L'usage de cette machine est, comme nous avons dit, de tabiser et de moirer, on entend par moirer, tracer sur une étoffe ces sillons de lustre qui semblent se succéder comme des ondes qu'on remarque sur certaines étoffes de soie et autres, et qui s'y conservent plus ou moins de temps ; et il n'y a de différence entre tabiser et moirer, que celle qui est occasionnée par la grosseur du grain de l'étoffe ; c'est-à-dire que dans le tabis, le grain de l'étoffe n'étant pas considérable, les ondes se remarquent moins que dans le moiré où le grain de l'étoffe est plus considérable. L'opération de la calendre n'est pas entièrement la même pour toutes les étoffes, et l'on ne moire pas précisément comme l'on tabise : pour moirer on prend un coutil, et un rouleau L ou l, comme on le voit sous la calendre ; on fait faire au coutil un tour sur le rouleau ; on plie l'étoffe à moirer en deux selon sa longueur, en sorte que la lisière se trouve sur la lisière. Puis on la met en zig-zag, en sorte que l'étendue de chaque zig-zag soit à-peu-près celle du rouleau, et que chaque pli couvre en partie celui qui le précède, et soit couvert en partie par celui qui le suit, comme on voit même Pl. fig. 2. A B est le rouleau ; 1, 2, 3, 4, 5, 6, 7, etc. sont les zig-zags de l'étoffe. On enveloppe l'étoffe ainsi pliée en zig-zag sur le rouleau, observant de serrer chaque tour à force de bras, les uns contre les autres, par le moyen du coutil ; et l'on continue de plier en zig-zag, et d'envelopper jusqu'à la fin de la pièce. On ne met guère sur un rouleau plus de trente à trente-cinq aunes de gros grain, comme moire, cannelé, et autres semblables, et guère plus de cinquante aunes, si c'est un petit grain ; le coutil qui enveloppe n'en a pas plus de six, sur trois quarts de large. On appelle fourreau, cette enveloppe de coutil qui suit tous les tours de l'étoffe en zig-zag sur le rouleau. Il faut observer quand on roule la pièce à moirer de mettre la lisière en face de soi, et de mouiller la tête du fourreau, afin d'arrêter l'étoffe et le fourreau sur le rouleau.
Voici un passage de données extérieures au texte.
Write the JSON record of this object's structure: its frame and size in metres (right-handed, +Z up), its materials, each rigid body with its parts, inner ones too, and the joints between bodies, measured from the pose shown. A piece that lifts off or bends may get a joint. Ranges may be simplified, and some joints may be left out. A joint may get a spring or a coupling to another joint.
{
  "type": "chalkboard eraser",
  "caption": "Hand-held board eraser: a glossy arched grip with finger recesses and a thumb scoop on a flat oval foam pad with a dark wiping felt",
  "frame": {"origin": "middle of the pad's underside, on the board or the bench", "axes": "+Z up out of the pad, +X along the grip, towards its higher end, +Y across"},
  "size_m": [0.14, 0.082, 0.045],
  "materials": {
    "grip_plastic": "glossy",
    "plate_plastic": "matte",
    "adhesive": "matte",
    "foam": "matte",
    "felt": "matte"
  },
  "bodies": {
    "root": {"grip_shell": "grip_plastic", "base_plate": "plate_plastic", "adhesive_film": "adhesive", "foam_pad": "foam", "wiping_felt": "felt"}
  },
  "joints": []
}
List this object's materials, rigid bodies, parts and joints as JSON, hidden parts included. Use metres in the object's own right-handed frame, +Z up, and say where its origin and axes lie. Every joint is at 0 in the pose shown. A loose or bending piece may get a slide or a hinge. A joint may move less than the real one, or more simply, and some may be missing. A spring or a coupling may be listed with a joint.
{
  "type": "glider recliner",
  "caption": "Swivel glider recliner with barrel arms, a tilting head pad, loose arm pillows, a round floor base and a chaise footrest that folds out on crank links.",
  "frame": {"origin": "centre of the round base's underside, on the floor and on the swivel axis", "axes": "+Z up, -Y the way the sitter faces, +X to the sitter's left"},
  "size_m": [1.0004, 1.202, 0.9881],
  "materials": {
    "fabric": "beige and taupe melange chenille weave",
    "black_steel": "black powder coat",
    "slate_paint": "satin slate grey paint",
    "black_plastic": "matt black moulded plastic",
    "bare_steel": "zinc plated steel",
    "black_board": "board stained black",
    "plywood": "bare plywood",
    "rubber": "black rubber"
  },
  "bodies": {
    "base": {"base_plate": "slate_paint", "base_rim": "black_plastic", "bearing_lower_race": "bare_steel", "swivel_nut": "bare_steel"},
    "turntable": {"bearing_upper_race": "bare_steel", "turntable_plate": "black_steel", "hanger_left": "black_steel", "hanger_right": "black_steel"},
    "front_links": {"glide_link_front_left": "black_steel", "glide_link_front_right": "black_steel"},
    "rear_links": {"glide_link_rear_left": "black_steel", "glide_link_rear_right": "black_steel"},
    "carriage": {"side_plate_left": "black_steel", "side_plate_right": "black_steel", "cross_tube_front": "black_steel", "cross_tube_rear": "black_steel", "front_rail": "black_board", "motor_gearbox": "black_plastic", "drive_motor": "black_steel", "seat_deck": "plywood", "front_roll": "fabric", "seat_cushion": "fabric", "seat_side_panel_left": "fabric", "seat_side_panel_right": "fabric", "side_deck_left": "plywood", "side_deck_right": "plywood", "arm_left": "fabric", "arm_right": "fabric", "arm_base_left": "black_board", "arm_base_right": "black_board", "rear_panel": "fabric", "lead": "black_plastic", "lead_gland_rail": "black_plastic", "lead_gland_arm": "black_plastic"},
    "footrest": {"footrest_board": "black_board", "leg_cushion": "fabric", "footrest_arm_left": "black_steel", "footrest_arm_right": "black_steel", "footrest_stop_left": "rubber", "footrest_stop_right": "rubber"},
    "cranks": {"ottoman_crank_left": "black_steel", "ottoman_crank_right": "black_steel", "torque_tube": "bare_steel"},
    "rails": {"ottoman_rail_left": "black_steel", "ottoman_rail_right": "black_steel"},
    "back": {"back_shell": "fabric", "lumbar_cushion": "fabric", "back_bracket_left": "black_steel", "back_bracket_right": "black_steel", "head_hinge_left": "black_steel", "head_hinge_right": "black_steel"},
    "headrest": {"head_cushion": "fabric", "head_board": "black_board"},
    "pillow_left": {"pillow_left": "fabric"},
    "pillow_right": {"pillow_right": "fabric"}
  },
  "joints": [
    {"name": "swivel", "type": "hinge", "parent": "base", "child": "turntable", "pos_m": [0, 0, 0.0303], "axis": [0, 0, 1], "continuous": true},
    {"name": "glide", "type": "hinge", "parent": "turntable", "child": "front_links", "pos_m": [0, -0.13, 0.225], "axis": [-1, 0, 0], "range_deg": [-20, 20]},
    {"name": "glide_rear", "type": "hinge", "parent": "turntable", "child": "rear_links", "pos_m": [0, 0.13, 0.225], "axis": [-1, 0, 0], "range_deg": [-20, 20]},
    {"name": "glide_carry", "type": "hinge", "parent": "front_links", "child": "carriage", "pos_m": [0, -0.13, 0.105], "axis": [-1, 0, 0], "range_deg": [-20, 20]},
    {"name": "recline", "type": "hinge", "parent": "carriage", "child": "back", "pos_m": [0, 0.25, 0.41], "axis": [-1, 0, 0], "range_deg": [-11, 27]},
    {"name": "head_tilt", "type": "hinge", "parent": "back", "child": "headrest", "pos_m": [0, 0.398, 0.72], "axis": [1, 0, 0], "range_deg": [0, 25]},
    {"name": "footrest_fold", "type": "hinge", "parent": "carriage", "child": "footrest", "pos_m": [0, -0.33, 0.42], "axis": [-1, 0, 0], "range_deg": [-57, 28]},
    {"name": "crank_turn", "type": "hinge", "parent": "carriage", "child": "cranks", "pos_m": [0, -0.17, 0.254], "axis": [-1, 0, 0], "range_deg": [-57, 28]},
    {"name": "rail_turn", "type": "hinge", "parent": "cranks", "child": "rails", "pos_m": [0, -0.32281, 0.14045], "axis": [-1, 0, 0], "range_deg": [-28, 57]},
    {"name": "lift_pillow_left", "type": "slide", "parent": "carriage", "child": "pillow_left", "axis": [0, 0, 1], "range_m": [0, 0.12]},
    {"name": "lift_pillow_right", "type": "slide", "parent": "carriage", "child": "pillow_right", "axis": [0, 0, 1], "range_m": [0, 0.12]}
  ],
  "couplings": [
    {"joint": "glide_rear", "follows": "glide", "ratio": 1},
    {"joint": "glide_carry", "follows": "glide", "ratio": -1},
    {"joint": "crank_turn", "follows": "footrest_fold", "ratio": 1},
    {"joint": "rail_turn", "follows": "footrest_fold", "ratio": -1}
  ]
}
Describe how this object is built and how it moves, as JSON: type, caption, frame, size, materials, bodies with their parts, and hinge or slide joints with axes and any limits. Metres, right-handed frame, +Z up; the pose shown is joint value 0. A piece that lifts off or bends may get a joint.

Lorsque le rouleau est ainsi chargé, on le fait passer sous la calendre, et on lui en donne vingt-cinq tours. On entend par un tour une allée et une venue, c'est-à-dire qu'on fait aller et venir la masse M N n m avec sa charge vingt-cinq fais. On retire ensuite le rouleau, on déroule l'étoffe, puis on la remet en zig-zag, mais de manière que les parties de l'étoffe, qui faisaient l'extrémité des premiers zigzags, fassent le milieu de ceux-ci. Cela fait, on la remet sous la calendre, et on lui donne encore quinze tours, après lesquels on retire le rouleau, on développe l'étoffe, et on la dresse : la dresser, c'est la mettre en plis égaux d'une demi-aune, mais non pas en zig-zag, sans toutefois l'ouvrir ; quand elle est dressée, on la presse à chaud. La presse des Calendriers n'a rien de particulier : on a des plaques de fer chaud de la grandeur de l'étoffe pliée ; on met une plaque de fer chaud tiede, on la couvre d'une feuille de carton ; on met l'étoffe pliée sur ce carton ; on met une autre plaque de fer chaud sur l'étoffe avec une autre feuille de carton, et on serre le tout à force de bras. Cette précaution de presser à chaud l'étoffe moirée, fait tenir l'onde plus longtemps ; sans la presse, l'humidité agirait tellement sur les ondes, qu'elle les effacerait dans les envois qu'on fait au loin des étoffes moirées. On presse tous les draps à plaque chaude, excepté l'écarlate.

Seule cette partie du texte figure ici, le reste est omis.